In 1638, Monro returned to Scotland to fight in the Bishops’ Wars. He took command of the first regiment to be raised by the Covenanters and was with Alexander Leslie at the capture of Edinburgh Castle in March 1639. During the Second Bishops’ War (1640), Monro commanded Covenanter forces around Aberdeen where he suppressed the Royalist clans of north-eastern Scotland.
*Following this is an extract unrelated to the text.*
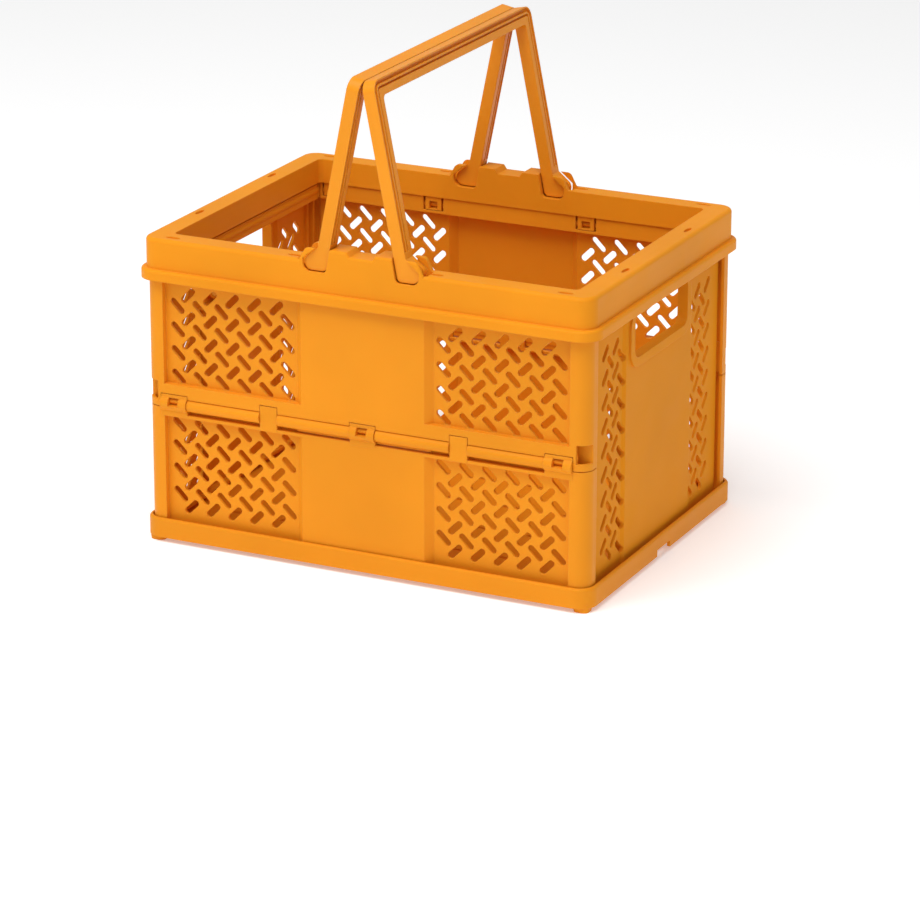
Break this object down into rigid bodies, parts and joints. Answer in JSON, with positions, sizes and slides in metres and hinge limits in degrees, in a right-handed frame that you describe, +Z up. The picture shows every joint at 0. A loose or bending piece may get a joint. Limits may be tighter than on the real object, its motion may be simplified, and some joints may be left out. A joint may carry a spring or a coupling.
{
  "type": "folding stacking crate",
  "caption": "Folding plastic stacking crate with slotted walls, hand-holes and two swinging bail handles raised over the rim.",
  "frame": {"origin": "bottom centre, on the floor under the feet", "axes": "+X along the crate's length to the right end, +Y along the width to the back, +Z up"},
  "size_m": [0.368, 0.2752, 0.3714],
  "materials": {
    "orange_plastic": "satin moulded"
  },
  "bodies": {
    "crate": {"rim_frame": "orange_plastic", "base_tray": "orange_plastic", "front_upper_panel": "orange_plastic", "front_lower_panel": "orange_plastic", "back_upper_panel": "orange_plastic", "back_lower_panel": "orange_plastic"},
    "wall_left": {"end_wall_left": "orange_plastic"},
    "wall_right": {"end_wall_right": "orange_plastic"},
    "bail_left": {"handle_left": "orange_plastic"},
    "bail_right": {"handle_right": "orange_plastic"}
  },
  "joints": [
    {"name": "end_wall_left_swing", "type": "hinge", "parent": "crate", "child": "wall_left", "pos_m": [-0.168, 0, 0.209], "axis": [0, -1, 0], "range_deg": [0, 90]},
    {"name": "end_wall_right_swing", "type": "hinge", "parent": "crate", "child": "wall_right", "pos_m": [0.168, 0, 0.209], "axis": [0, 1, 0], "range_deg": [0, 82]},
    {"name": "handle_left_swing", "type": "hinge", "parent": "crate", "child": "bail_left", "pos_m": [-0.0399, 0, 0.2329], "axis": [0, -1, 0], "range_deg": [0, 101.3]},
    {"name": "handle_right_swing", "type": "hinge", "parent": "crate", "child": "bail_right", "pos_m": [0.0399, 0, 0.2329], "axis": [0, 1, 0], "range_deg": [0, 101.3]}
  ]
}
On the outbreak of the Irish Uprising in October 1641, Monro was commissioned major-general to Alexander Leslie, now Earl of Leven, in a Covenanter army sent to protect British interests in Ulster against the insurgents. Monro landed at Carrickfergus in April 1642 with an advance force of 2,500 troops. He quickly secured north-eastern Ulster in a ruthless campaign marked by the indiscriminate killing of Catholics in reprisal for the massacre of Protestants the previous year. Lord Leven was reluctant to lead the army in Ireland and returned to Scotland, leaving Monro in command. In March 1644, the Westminster Parliament appointed him commander-in-chief of all allied British forces in Ireland. However, Monro’s position was complicated by shifting allegiances amongst the British soldiers and civilian population, and his forces were weakened when Scottish troops were withdrawn to deal with the Royalist uprising in Scotland led by the Marquis of Montrose.
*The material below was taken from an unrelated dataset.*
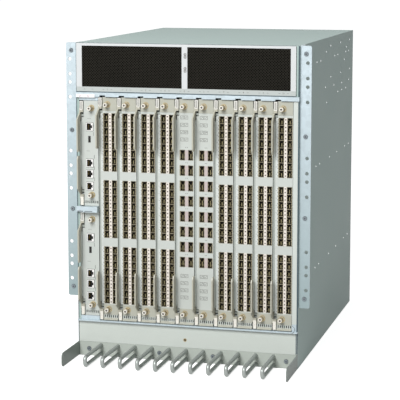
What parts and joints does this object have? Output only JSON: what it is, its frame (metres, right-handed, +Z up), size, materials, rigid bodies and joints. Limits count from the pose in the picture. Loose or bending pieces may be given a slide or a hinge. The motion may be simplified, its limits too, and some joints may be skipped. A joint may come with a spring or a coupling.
{
  "type": "modular chassis switch",
  "caption": "Rack-mount modular network switch: sheet-metal chassis with slide-in cards, ejector levers, vented top bezel, rack ears and a cable comb at the foot.",
  "frame": {"origin": "centre of the chassis footprint, on the surface that it stands on", "axes": "+X to the right along the front, +Y from the front to the rear, +Z up"},
  "size_m": [0.4794, 0.742, 0.613],
  "materials": {
    "case_grey": "grey powder coat, satin",
    "zinc": "galvanised sheet, satin",
    "card_face": "light grey, satin",
    "bezel_paint": "light grey paint, satin",
    "comb_grey": "grey paint, satin",
    "grille_black": "black mesh, matte",
    "lever_cream": "moulded, satin",
    "screw_steel": "dull steel",
    "circuit_board": "glass fibre board",
    "fan_casing": "satin",
    "rotor_black": "moulded, matte"
  },
  "bodies": {
    "chassis": {"outer_cover": "case_grey", "base_pan": "zinc", "card_shelves": "zinc", "control_divider": "zinc", "backplane": "circuit_board", "side_filler": "card_face", "vent_bezel": "bezel_paint", "vent_grilles": "grille_black", "lower_bezel": "bezel_paint", "cable_comb": "comb_grey", "rack_ear_left": "zinc", "rack_ear_right": "zinc", "chassis_screws": "screw_steel", "rear_bulkhead": "zinc"},
    "port_card_1": {"port_card_1": "card_face"},
    "port_lever_upper_1": {"port_lever_upper_1": "lever_cream"},
    "port_lever_lower_1": {"port_lever_lower_1": "lever_cream"},
    "port_card_2": {"port_card_2": "card_face"},
    "port_lever_upper_2": {"port_lever_upper_2": "lever_cream"},
    "port_lever_lower_2": {"port_lever_lower_2": "lever_cream"},
    "port_card_3": {"port_card_3": "card_face"},
    "port_lever_upper_3": {"port_lever_upper_3": "lever_cream"},
    "port_lever_lower_3": {"port_lever_lower_3": "lever_cream"},
    "port_card_4": {"port_card_4": "card_face"},
    "port_lever_upper_4": {"port_lever_upper_4": "lever_cream"},
    "port_lever_lower_4": {"port_lever_lower_4": "lever_cream"},
    "port_card_5": {"port_card_5": "card_face"},
    "port_lever_upper_5": {"port_lever_upper_5": "lever_cream"},
    "port_lever_lower_5": {"port_lever_lower_5": "lever_cream"},
    "port_card_6": {"port_card_6": "card_face"},
    "port_lever_upper_6": {"port_lever_upper_6": "lever_cream"},
    "port_lever_lower_6": {"port_lever_lower_6": "lever_cream"},
    "port_card_7": {"port_card_7": "card_face"},
    "port_lever_upper_7": {"port_lever_upper_7": "lever_cream"},
    "port_lever_lower_7": {"port_lever_lower_7": "lever_cream"},
    "port_card_8": {"port_card_8": "card_face"},
    "port_lever_upper_8": {"port_lever_upper_8": "lever_cream"},
    "port_lever_lower_8": {"port_lever_lower_8": "lever_cream"},
    "core_card_1": {"core_card_1": "card_face"},
    "core_lever_upper_1": {"core_lever_upper_1": "lever_cream"},
    "core_lever_lower_1": {"core_lever_lower_1": "lever_cream"},
    "core_card_2": {"core_card_2": "card_face"},
    "core_lever_upper_2": {"core_lever_upper_2": "lever_cream"},
    "core_lever_lower_2": {"core_lever_lower_2": "lever_cream"},
    "control_card_1": {"control_card_1": "card_face"},
    "control_lever_upper_1": {"control_lever_upper_1": "lever_cream"},
    "control_lever_lower_1": {"control_lever_lower_1": "lever_cream"},
    "control_card_2": {"control_card_2": "card_face"},
    "control_lever_upper_2": {"control_lever_upper_2": "lever_cream"},
    "control_lever_lower_2": {"control_lever_lower_2": "lever_cream"},
    "power_supply_1": {"power_supply_1": "zinc"},
    "power_supply_2": {"power_supply_2": "zinc"},
    "power_supply_3": {"power_supply_3": "zinc"},
    "power_supply_4": {"power_supply_4": "zinc"},
    "fan_module_1": {"fan_module_1": "fan_casing"},
    "fan_rotor_1": {"fan_rotor_1": "rotor_black"},
    "fan_module_2": {"fan_module_2": "fan_casing"},
    "fan_rotor_2": {"fan_rotor_2": "rotor_black"},
    "fan_module_3": {"fan_module_3": "fan_casing"},
    "fan_rotor_3": {"fan_rotor_3": "rotor_black"}
  },
  "joints": [
    {"name": "port_card_1_slide", "type": "slide", "parent": "chassis", "child": "port_card_1", "axis": [0, -1, 0], "range_m": [0, 0.4]},
    {"name": "port_lever_upper_1_hinge", "type": "hinge", "parent": "port_card_1", "child": "port_lever_upper_1", "pos_m": [-0.17042, -0.3, 0.4874], "axis": [-1, 0, 0], "range_deg": [0, 50]},
    {"name": "port_lever_lower_1_hinge", "type": "hinge", "parent": "port_card_1", "child": "port_lever_lower_1", "pos_m": [-0.17042, -0.3, 0.0954], "axis": [1, 0, 0], "range_deg": [0, 50]},
    {"name": "port_card_2_slide", "type": "slide", "parent": "chassis", "child": "port_card_2", "axis": [0, -1, 0], "range_m": [0, 0.4]},
    {"name": "port_lever_upper_2_hinge", "type": "hinge", "parent": "port_card_2", "child": "port_lever_upper_2", "pos_m": [-0.13228, -0.3, 0.4874], "axis": [-1, 0, 0], "range_deg": [0, 50]},
    {"name": "port_lever_lower_2_hinge", "type": "hinge", "parent": "port_card_2", "child": "port_lever_lower_2", "pos_m": [-0.13228, -0.3, 0.0954], "axis": [1, 0, 0], "range_deg": [0, 50]},
    {"name": "port_card_3_slide", "type": "slide", "parent": "chassis", "child": "port_card_3", "axis": [0, -1, 0], "range_m": [0, 0.4]},
    {"name": "port_lever_upper_3_hinge", "type": "hinge", "parent": "port_card_3", "child": "port_lever_upper_3", "pos_m": [-0.09413, -0.3, 0.4874], "axis": [-1, 0, 0], "range_deg": [0, 50]},
    {"name": "port_lever_lower_3_hinge", "type": "hinge", "parent": "port_card_3", "child": "port_lever_lower_3", "pos_m": [-0.09413, -0.3, 0.0954], "axis": [1, 0, 0], "range_deg": [0, 50]},
    {"name": "port_card_4_slide", "type": "slide", "parent": "chassis", "child": "port_card_4", "axis": [0, -1, 0], "range_m": [0, 0.4]},
    {"name": "port_lever_upper_4_hinge", "type": "hinge", "parent": "port_card_4", "child": "port_lever_upper_4", "pos_m": [-0.05597, -0.3, 0.4874], "axis": [-1, 0, 0], "range_deg": [0, 50]},
    {"name": "port_lever_lower_4_hinge", "type": "hinge", "parent": "port_card_4", "child": "port_lever_lower_4", "pos_m": [-0.05597, -0.3, 0.0954], "axis": [1, 0, 0], "range_deg": [0, 50]},
    {"name": "port_card_5_slide", "type": "slide", "parent": "chassis", "child": "port_card_5", "axis": [0, -1, 0], "range_m": [0, 0.4]},
    {"name": "port_lever_upper_5_hinge", "type": "hinge", "parent": "port_card_5", "child": "port_lever_upper_5", "pos_m": [0.05847, -0.3, 0.4874], "axis": [-1, 0, 0], "range_deg": [0, 50]},
    {"name": "port_lever_lower_5_hinge", "type": "hinge", "parent": "port_card_5", "child": "port_lever_lower_5", "pos_m": [0.05847, -0.3, 0.0954], "axis": [1, 0, 0], "range_deg": [0, 50]},
    {"name": "port_card_6_slide", "type": "slide", "parent": "chassis", "child": "port_card_6", "axis": [0, -1, 0], "range_m": [0, 0.4]},
    {"name": "port_lever_upper_6_hinge", "type": "hinge", "parent": "port_card_6", "child": "port_lever_upper_6", "pos_m": [0.09663, -0.3, 0.4874], "axis": [-1, 0, 0], "range_deg": [0, 50]},
    {"name": "port_lever_lower_6_hinge", "type": "hinge", "parent": "port_card_6", "child": "port_lever_lower_6", "pos_m": [0.09663, -0.3, 0.0954], "axis": [1, 0, 0], "range_deg": [0, 50]},
    {"name": "port_card_7_slide", "type": "slide", "parent": "chassis", "child": "port_card_7", "axis": [0, -1, 0], "range_m": [0, 0.4]},
    {"name": "port_lever_upper_7_hinge", "type": "hinge", "parent": "port_card_7", "child": "port_lever_upper_7", "pos_m": [0.13478, -0.3, 0.4874], "axis": [-1, 0, 0], "range_deg": [0, 50]},
    {"name": "port_lever_lower_7_hinge", "type": "hinge", "parent": "port_card_7", "child": "port_lever_lower_7", "pos_m": [0.13478, -0.3, 0.0954], "axis": [1, 0, 0], "range_deg": [0, 50]},
    {"name": "port_card_8_slide", "type": "slide", "parent": "chassis", "child": "port_card_8", "axis": [0, -1, 0], "range_m": [0, 0.4]},
    {"name": "port_lever_upper_8_hinge", "type": "hinge", "parent": "port_card_8", "child": "port_lever_upper_8", "pos_m": [0.17292, -0.3, 0.4874], "axis": [-1, 0, 0], "range_deg": [0, 50]},
    {"name": "port_lever_lower_8_hinge", "type": "hinge", "parent": "port_card_8", "child": "port_lever_lower_8", "pos_m": [0.17292, -0.3, 0.0954], "axis": [1, 0, 0], "range_deg": [0, 50]},
    {"name": "core_card_1_slide", "type": "slide", "parent": "chassis", "child": "core_card_1", "axis": [0, -1, 0], "range_m": [0, 0.4]},
    {"name": "core_lever_upper_1_hinge", "type": "hinge", "parent": "core_card_1", "child": "core_lever_upper_1", "pos_m": [-0.01783, -0.3, 0.4874], "axis": [-1, 0, 0], "range_deg": [0, 50]},
    {"name": "core_lever_lower_1_hinge", "type": "hinge", "parent": "core_card_1", "child": "core_lever_lower_1", "pos_m": [-0.01783, -0.3, 0.0954], "axis": [1, 0, 0], "range_deg": [0, 50]},
    {"name": "core_card_2_slide", "type": "slide", "parent": "chassis", "child": "core_card_2", "axis": [0, -1, 0], "range_m": [0, 0.4]},
    {"name": "core_lever_upper_2_hinge", "type": "hinge", "parent": "core_card_2", "child": "core_lever_upper_2", "pos_m": [0.02032, -0.3, 0.4874], "axis": [-1, 0, 0], "range_deg": [0, 50]},
    {"name": "core_lever_lower_2_hinge", "type": "hinge", "parent": "core_card_2", "child": "core_lever_lower_2", "pos_m": [0.02032, -0.3, 0.0954], "axis": [1, 0, 0], "range_deg": [0, 50]},
    {"name": "control_card_1_slide", "type": "slide", "parent": "chassis", "child": "control_card_1", "axis": [0, -1, 0], "range_m": [0, 0.4]},
    {"name": "control_lever_upper_1_hinge", "type": "hinge", "parent": "control_card_1", "child": "control_lever_upper_1", "pos_m": [-0.20858, -0.3, 0.2634], "axis": [-1, 0, 0], "range_deg": [0, 50]},
    {"name": "control_lever_lower_1_hinge", "type": "hinge", "parent": "control_card_1", "child": "control_lever_lower_1", "pos_m": [-0.20858, -0.3, 0.103], "axis": [1, 0, 0], "range_deg": [0, 50]},
    {"name": "control_card_2_slide", "type": "slide", "parent": "chassis", "child": "control_card_2", "axis": [0, -1, 0], "range_m": [0, 0.4]},
    {"name": "control_lever_upper_2_hinge", "type": "hinge", "parent": "control_card_2", "child": "control_lever_upper_2", "pos_m": [-0.20858, -0.3, 0.4798], "axis": [-1, 0, 0], "range_deg": [0, 50]},
    {"name": "control_lever_lower_2_hinge", "type": "hinge", "parent": "control_card_2", "child": "control_lever_lower_2", "pos_m": [-0.20858, -0.3, 0.3194], "axis": [1, 0, 0], "range_deg": [0, 50]},
    {"name": "power_supply_1_slide", "type": "slide", "parent": "chassis", "child": "power_supply_1", "axis": [0, 1, 0], "range_m": [0, 0.3]},
    {"name": "power_supply_2_slide", "type": "slide", "parent": "chassis", "child": "power_supply_2", "axis": [0, 1, 0], "range_m": [0, 0.3]},
    {"name": "power_supply_3_slide", "type": "slide", "parent": "chassis", "child": "power_supply_3", "axis": [0, 1, 0], "range_m": [0, 0.3]},
    {"name": "power_supply_4_slide", "type": "slide", "parent": "chassis", "child": "power_supply_4", "axis": [0, 1, 0], "range_m": [0, 0.3]},
    {"name": "fan_module_1_slide", "type": "slide", "parent": "chassis", "child": "fan_module_1", "axis": [0, 1, 0], "range_m": [0, 0.18]},
    {"name": "fan_rotor_1_spin", "type": "hinge", "parent": "fan_module_1", "child": "fan_rotor_1", "pos_m": [-0.14365, 0.2469, 0.3956], "axis": [0, 1, 0], "continuous": true},
    {"name": "fan_module_2_slide", "type": "slide", "parent": "chassis", "child": "fan_module_2", "axis": [0, 1, 0], "range_m": [0, 0.18]},
    {"name": "fan_rotor_2_spin", "type": "hinge", "parent": "fan_module_2", "child": "fan_rotor_2", "pos_m": [0, 0.2469, 0.3956], "axis": [0, 1, 0], "continuous": true},
    {"name": "fan_module_3_slide", "type": "slide", "parent": "chassis", "child": "fan_module_3", "axis": [0, 1, 0], "range_m": [0, 0.18]},
    {"name": "fan_rotor_3_spin", "type": "hinge", "parent": "fan_module_3", "child": "fan_rotor_3", "pos_m": [0.14365, 0.2469, 0.3956], "axis": [0, 1, 0], "continuous": true}
  ]
}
During the summer of 1644, Monro advanced south into County Meath with the intention of bringing to battle a Confederate army commanded by the Earl of Castlehaven. However, Castlehaven was reluctant to fight and the summer campaign ended in a stand-off at the Irish stronghold of Charlemont. Continuing troop withdrawals to Scotland further weakened Monro’s army during 1645, and the following year, Owen Roe O’Neill advanced towards Ulster with a revitalised Confederate army. Monro marched to intercept O’Neill but suffered a major defeat at the battle of Benburb in June 1646.
After Benburb, Monro’s forces stubbornly held north-eastern Ulster. He supported theEngagement in 1648 and sent a contingent of Scottish troops from Ulster under the command of his nephew George Monro to support the Engager invasion of England. However, the Ulster Scots were divided over the Engagement and a number of Monro’s officers aided the Parliamentarian commander Colonel Monck, who seized Monro’s headquarters at Carrickfergus in September 1648. Ignominiously taken prisoner in his bed, Monro was sent to London and imprisoned in the Tower until 1653.
Following his release from imprisonment, Monro retired to Comber in County Down, the family estate of his second wife Jean Alexander, daughter of the Earl of Stirling and widow of Viscount Montgomery of the Ards, whom he had married in 1644. Monro died at Comber around 1675.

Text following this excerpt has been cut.